Records from a data source:
-- BEGIN --

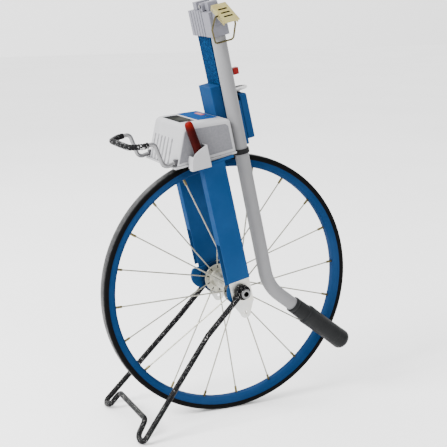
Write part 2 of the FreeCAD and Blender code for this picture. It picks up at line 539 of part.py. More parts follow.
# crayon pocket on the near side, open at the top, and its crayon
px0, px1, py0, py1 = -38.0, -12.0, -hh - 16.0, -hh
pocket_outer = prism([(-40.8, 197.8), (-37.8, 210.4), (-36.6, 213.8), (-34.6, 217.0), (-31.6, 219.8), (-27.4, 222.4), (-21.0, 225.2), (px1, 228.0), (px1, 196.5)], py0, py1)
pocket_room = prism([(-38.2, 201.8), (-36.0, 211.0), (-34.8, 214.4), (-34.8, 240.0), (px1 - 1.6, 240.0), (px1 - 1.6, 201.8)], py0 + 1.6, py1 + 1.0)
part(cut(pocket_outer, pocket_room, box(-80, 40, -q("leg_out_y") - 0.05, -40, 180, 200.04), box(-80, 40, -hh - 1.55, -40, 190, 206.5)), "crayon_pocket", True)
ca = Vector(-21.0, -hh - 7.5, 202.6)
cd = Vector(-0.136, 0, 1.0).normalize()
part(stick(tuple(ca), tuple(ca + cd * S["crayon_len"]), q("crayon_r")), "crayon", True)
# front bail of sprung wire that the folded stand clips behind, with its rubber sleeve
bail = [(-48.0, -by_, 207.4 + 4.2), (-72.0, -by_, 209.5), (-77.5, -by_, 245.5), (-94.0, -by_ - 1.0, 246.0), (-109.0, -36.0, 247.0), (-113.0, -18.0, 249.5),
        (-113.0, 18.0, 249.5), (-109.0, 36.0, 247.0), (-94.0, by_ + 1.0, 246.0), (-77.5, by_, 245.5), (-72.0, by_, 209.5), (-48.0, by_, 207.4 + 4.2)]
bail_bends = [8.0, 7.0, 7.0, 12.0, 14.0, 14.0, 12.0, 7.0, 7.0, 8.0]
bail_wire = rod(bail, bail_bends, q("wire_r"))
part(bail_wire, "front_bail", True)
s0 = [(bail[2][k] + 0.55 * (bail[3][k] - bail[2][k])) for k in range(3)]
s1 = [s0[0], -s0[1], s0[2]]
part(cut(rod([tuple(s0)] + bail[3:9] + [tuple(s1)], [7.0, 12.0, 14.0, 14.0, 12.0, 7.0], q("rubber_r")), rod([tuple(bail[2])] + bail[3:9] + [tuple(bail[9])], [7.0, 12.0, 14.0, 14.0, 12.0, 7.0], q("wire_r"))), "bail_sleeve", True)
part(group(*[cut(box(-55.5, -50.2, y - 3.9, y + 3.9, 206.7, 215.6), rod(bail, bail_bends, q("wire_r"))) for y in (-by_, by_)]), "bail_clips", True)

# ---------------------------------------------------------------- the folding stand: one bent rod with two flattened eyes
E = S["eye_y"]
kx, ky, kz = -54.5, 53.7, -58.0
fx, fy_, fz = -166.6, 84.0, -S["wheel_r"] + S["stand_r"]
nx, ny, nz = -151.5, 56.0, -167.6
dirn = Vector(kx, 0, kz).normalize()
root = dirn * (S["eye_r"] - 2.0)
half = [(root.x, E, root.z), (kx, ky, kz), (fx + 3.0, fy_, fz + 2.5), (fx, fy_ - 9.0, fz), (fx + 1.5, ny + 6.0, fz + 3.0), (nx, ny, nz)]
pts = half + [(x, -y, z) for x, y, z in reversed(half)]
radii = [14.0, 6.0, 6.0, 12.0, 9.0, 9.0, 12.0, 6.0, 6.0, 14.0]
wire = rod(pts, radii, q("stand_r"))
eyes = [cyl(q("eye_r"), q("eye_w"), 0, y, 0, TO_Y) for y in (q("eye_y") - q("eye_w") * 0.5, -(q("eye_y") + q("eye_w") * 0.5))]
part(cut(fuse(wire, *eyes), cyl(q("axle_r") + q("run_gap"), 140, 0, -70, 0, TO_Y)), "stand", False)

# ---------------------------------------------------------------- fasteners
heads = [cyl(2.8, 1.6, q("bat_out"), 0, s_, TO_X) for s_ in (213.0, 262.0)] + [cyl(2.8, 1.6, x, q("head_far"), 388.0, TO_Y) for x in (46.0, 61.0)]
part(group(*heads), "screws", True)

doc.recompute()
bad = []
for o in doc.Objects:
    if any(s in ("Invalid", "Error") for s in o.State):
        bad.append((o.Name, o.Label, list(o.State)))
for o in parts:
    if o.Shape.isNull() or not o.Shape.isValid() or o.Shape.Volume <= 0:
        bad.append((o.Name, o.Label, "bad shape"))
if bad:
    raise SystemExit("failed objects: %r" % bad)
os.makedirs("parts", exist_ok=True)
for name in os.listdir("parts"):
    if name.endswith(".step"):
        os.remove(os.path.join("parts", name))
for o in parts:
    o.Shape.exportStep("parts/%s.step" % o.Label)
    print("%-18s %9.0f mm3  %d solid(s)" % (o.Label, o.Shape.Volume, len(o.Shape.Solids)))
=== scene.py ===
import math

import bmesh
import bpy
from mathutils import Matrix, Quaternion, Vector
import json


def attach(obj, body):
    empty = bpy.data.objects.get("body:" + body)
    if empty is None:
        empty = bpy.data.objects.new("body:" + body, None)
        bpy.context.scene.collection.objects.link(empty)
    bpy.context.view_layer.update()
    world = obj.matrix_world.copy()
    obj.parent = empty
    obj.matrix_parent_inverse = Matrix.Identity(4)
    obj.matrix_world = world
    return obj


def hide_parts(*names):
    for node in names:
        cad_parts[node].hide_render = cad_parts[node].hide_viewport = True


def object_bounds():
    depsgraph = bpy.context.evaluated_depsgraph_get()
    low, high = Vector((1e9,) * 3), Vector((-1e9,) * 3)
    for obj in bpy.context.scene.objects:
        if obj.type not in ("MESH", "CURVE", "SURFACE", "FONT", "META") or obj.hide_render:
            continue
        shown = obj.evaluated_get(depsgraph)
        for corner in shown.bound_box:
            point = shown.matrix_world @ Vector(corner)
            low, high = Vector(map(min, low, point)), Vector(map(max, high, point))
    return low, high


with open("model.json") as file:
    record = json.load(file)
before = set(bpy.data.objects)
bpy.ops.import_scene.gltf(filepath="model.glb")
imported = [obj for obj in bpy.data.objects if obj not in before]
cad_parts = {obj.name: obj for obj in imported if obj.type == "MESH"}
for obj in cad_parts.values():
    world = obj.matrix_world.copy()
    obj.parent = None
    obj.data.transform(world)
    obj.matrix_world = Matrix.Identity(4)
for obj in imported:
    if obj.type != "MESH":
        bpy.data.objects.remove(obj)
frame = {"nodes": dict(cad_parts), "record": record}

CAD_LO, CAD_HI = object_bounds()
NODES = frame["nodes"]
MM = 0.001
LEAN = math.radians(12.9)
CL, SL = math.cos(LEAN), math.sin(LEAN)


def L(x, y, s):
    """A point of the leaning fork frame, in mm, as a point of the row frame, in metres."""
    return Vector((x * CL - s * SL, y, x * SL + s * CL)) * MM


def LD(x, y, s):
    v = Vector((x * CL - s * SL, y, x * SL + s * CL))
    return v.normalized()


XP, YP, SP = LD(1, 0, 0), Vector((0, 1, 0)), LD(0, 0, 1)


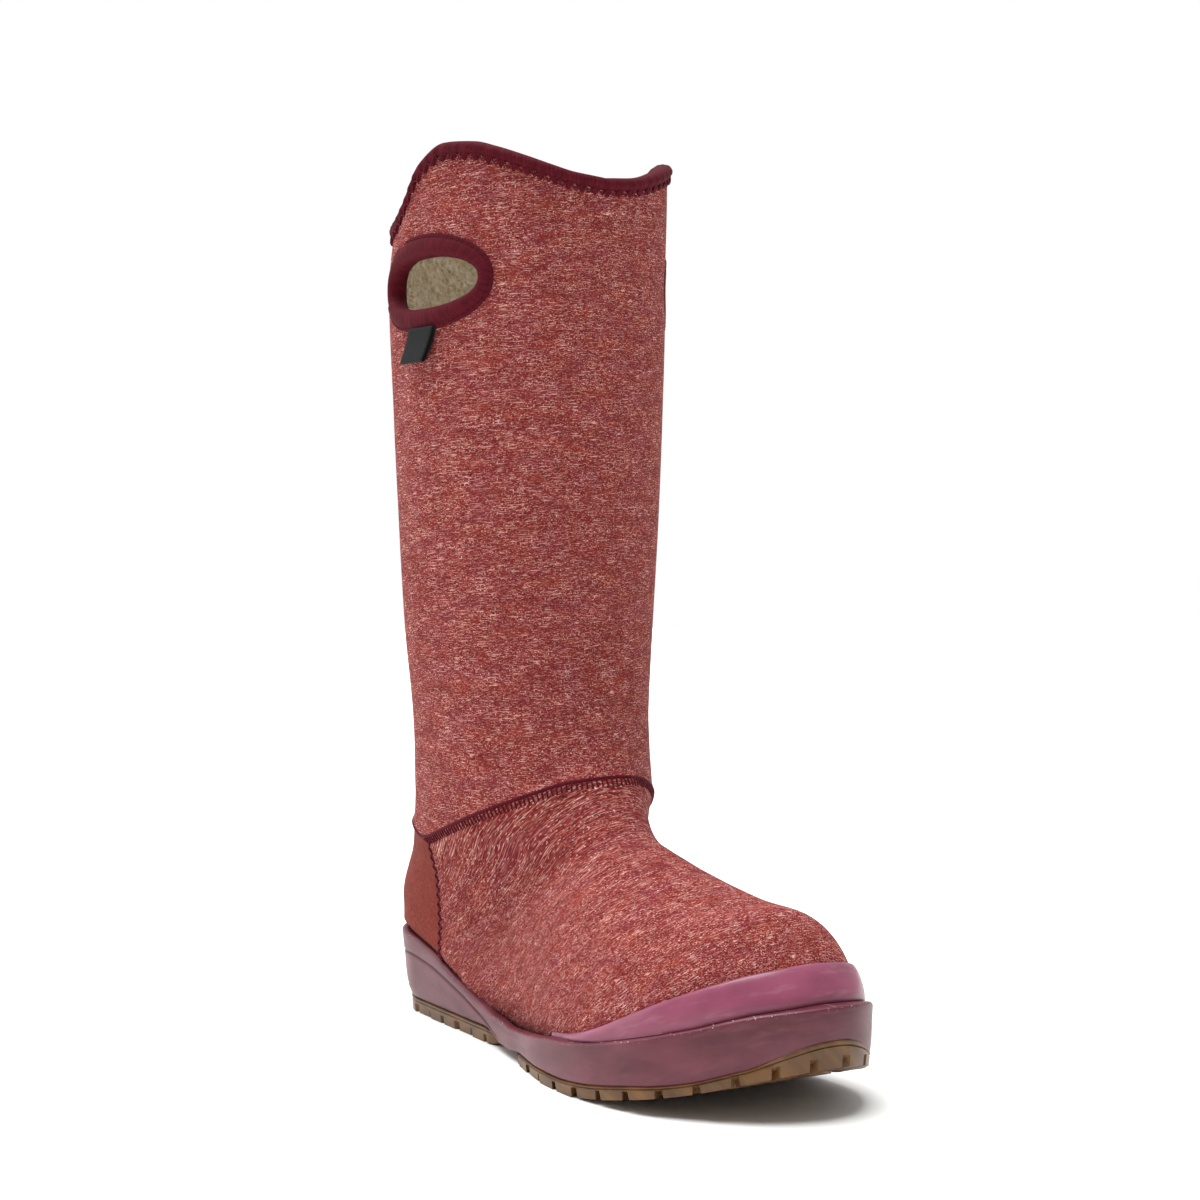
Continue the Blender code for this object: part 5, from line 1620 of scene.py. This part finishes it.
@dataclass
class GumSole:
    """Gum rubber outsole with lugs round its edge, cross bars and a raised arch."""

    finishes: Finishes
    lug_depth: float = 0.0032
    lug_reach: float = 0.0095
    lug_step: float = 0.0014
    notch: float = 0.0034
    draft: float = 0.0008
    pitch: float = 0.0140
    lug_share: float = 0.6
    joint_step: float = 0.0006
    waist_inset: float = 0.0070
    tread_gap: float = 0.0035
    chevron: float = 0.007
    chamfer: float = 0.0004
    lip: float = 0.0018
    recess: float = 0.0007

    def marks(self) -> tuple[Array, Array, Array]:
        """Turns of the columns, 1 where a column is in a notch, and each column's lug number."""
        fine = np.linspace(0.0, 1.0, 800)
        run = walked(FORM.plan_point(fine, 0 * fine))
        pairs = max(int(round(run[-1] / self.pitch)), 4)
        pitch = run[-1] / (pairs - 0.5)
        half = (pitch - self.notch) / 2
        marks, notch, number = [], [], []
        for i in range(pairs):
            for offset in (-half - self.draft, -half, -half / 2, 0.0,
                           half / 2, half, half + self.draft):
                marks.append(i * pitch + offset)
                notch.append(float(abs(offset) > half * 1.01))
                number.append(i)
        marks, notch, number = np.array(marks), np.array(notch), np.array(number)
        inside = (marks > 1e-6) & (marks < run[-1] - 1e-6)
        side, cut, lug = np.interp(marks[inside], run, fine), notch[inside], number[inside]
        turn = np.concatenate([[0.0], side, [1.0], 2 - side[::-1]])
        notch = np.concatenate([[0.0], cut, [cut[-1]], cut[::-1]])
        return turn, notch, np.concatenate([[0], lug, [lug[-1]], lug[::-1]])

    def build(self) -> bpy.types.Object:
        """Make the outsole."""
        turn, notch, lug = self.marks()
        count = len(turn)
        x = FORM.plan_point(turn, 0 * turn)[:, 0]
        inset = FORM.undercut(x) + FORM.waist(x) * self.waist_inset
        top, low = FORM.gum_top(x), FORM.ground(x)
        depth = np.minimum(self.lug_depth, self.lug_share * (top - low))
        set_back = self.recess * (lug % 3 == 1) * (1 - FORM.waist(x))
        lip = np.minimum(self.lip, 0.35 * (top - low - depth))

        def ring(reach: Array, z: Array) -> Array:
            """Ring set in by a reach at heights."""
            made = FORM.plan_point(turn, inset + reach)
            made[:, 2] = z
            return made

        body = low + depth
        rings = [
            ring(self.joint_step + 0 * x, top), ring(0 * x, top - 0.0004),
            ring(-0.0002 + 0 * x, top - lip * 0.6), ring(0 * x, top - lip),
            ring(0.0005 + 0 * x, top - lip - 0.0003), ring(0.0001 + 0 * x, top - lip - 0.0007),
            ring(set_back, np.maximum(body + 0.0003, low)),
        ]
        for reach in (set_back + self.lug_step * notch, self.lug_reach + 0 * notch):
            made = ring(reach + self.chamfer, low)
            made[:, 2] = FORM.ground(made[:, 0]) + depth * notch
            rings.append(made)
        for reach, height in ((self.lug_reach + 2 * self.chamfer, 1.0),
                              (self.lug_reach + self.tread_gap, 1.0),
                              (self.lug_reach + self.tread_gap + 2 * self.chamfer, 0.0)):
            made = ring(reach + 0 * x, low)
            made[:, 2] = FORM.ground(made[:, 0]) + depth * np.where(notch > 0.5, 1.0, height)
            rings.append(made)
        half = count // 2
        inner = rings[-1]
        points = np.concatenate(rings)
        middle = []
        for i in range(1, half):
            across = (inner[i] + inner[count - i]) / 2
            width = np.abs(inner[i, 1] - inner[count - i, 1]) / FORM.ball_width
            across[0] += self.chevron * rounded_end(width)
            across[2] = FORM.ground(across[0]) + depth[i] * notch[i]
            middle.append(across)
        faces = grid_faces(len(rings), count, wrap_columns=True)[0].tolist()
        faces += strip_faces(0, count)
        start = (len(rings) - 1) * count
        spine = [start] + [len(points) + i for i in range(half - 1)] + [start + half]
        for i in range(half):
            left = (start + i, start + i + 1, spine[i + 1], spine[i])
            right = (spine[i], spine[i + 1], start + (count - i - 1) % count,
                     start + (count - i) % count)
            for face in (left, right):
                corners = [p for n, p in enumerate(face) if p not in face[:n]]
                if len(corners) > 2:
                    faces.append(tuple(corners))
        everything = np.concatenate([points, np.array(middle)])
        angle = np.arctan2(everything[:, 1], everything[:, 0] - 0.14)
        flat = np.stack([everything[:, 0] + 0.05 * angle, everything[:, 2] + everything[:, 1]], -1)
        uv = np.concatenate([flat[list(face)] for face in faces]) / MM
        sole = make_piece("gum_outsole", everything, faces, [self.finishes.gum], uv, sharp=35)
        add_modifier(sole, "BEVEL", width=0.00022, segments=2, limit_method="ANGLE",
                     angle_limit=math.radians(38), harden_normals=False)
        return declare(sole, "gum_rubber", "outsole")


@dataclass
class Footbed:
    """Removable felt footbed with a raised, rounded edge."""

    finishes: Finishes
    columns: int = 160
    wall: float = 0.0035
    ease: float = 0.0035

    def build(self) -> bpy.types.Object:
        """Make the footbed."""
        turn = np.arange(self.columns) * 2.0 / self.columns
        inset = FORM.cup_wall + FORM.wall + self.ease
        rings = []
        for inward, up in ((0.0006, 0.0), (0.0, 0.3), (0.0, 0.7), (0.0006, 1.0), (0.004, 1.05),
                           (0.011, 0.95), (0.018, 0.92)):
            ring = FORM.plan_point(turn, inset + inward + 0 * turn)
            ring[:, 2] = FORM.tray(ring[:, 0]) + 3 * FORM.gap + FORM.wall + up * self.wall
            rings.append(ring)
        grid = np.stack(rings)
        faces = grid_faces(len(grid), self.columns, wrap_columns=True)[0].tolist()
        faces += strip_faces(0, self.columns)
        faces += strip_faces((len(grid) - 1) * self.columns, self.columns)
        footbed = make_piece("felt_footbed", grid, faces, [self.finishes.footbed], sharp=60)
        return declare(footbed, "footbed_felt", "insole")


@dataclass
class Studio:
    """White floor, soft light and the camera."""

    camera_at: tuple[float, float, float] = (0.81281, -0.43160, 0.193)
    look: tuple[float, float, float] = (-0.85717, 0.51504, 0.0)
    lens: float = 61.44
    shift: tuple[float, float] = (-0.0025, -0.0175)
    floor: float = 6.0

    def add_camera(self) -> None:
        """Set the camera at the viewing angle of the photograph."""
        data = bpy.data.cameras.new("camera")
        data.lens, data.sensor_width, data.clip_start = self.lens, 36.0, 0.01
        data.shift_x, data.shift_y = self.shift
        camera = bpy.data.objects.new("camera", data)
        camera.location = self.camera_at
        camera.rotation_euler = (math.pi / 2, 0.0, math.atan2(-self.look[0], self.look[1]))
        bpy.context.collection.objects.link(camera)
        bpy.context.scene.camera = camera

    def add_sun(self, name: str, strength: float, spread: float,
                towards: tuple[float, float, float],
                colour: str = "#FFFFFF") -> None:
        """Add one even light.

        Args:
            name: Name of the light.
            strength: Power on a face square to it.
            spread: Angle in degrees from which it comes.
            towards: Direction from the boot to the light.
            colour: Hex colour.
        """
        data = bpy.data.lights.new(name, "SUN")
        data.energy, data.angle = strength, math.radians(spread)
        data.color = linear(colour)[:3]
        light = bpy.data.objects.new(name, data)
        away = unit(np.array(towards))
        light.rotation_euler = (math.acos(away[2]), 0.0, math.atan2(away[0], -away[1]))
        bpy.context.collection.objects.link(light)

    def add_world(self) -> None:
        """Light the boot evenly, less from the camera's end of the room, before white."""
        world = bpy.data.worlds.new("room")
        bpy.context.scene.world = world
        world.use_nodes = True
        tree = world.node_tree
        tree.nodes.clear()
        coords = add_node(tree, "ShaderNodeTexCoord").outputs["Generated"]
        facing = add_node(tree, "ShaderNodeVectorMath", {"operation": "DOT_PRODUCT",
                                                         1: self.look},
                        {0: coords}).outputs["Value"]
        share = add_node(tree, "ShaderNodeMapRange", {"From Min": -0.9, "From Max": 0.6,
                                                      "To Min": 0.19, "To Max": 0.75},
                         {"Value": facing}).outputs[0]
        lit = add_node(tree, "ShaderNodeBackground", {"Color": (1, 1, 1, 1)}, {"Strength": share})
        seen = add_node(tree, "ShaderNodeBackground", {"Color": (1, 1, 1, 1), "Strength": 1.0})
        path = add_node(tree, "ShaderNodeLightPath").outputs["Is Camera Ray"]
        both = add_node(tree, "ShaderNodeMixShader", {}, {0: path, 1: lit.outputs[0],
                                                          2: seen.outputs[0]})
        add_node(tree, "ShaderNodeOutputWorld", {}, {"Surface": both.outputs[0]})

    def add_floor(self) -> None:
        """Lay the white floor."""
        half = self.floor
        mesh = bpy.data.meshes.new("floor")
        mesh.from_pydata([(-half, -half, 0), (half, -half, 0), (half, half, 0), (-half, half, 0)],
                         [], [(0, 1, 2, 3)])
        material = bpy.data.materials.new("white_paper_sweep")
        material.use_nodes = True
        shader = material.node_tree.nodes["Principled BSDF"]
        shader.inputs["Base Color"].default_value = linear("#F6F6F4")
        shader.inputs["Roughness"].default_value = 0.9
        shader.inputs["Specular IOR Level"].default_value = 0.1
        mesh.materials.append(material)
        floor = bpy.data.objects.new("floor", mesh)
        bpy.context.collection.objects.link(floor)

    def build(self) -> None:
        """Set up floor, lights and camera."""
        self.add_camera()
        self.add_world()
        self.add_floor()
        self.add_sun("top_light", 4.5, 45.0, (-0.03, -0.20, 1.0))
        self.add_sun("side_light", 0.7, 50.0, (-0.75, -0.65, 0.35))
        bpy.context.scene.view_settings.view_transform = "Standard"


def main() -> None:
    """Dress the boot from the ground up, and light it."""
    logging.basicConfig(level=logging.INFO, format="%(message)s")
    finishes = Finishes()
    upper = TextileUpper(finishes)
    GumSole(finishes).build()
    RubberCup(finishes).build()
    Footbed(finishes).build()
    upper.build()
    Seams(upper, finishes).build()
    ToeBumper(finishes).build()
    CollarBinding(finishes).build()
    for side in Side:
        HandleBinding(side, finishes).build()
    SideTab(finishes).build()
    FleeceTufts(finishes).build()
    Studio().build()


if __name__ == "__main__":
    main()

-- END --

WHAT THE TASK ASKS: Quote nothing but the lines that run from the line containing "doc.recompute()" through the line containing "low, high = Vector((1e9,)", keeping both of them word for word.

EXERCISE ANSWER:
doc.recompute()
bad = []
for o in doc.Objects:
    if any(s in ("Invalid", "Error") for s in o.State):
        bad.append((o.Name, o.Label, list(o.State)))
for o in parts:
    if o.Shape.isNull() or not o.Shape.isValid() or o.Shape.Volume <= 0:
        bad.append((o.Name, o.Label, "bad shape"))
if bad:
    raise SystemExit("failed objects: %r" % bad)
os.makedirs("parts", exist_ok=True)
for name in os.listdir("parts"):
    if name.endswith(".step"):
        os.remove(os.path.join("parts", name))
for o in parts:
    o.Shape.exportStep("parts/%s.step" % o.Label)
    print("%-18s %9.0f mm3  %d solid(s)" % (o.Label, o.Shape.Volume, len(o.Shape.Solids)))
=== scene.py ===
import math

import bmesh
import bpy
from mathutils import Matrix, Quaternion, Vector
import json


def attach(obj, body):
    empty = bpy.data.objects.get("body:" + body)
    if empty is None:
        empty = bpy.data.objects.new("body:" + body, None)
        bpy.context.scene.collection.objects.link(empty)
    bpy.context.view_layer.update()
    world = obj.matrix_world.copy()
    obj.parent = empty
    obj.matrix_parent_inverse = Matrix.Identity(4)
    obj.matrix_world = world
    return obj


def hide_parts(*names):
    for node in names:
        cad_parts[node].hide_render = cad_parts[node].hide_viewport = True


def object_bounds():
    depsgraph = bpy.context.evaluated_depsgraph_get()
    low, high = Vector((1e9,) * 3), Vector((-1e9,) * 3)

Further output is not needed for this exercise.